Is there anything that Palestinian President Mahmoud Abbas (Abu Mazen) can do about it? During his election campaign he vowed that "pulling down" the West Bank barrier would be one of the main goals of his leadership. And, say his aides, he will demand action on "the annexation wall" in his upcoming meetings with Sharon, Tony Blair in London on 1 March and George Bush in Washington next month.
It is unclear whether he will get any traction. Sharon has repeatedly said he sees the withdrawal from Gaza as the "price" for Israel's annexation of settlements like Maale Adumim and Gush Etzion. Israeli officials say the latest route of the barrier was charted with the knowledge and approval of the Bush administration. And Blair has a history of deferring to Israeli and American policies in the occupied territories, even when he disagrees with them. As for the rest of Europe, the applause with which it has greeted the "disengagement plan" has served only to heighten its silence over the course of the barrier.
This silence is dangerous. Whatever domestic support Abbas has received for his commitment to reform and ability to reduce Palestinian violence, it will account for nothing if he cannot halt Israel's ongoing colonisation of Palestinian land. He will simply be exposed as having no more clout with world leaders than had Yasser Arafat. And as with Arafat, the power vacuum will be filled by others.

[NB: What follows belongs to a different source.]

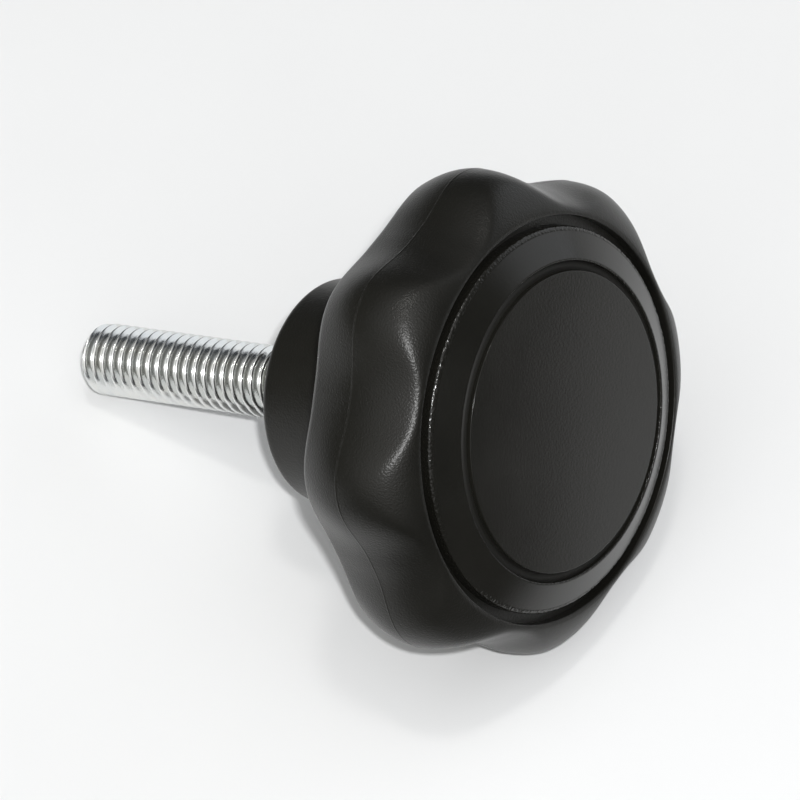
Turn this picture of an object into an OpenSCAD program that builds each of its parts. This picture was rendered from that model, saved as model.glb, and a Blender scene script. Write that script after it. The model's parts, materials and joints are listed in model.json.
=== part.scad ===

On 21 February, one day after the Cabinet vote, 10 Palestinians were wounded in confrontations with the army along the barrier already built in the northern West Bank. Protests are being planned at sites at the barrier in and around East Jerusalem. If these peaceful demonstrations fail, Palestinians need only take their cue from Gaza. There, Hamas and the other resistance factions have emptied the settlements and circumvented the walls that enclose their Bantustan, not by diplomacy and "waiting for the world" but by digging tunnels that go under them and firing missiles that fly over them.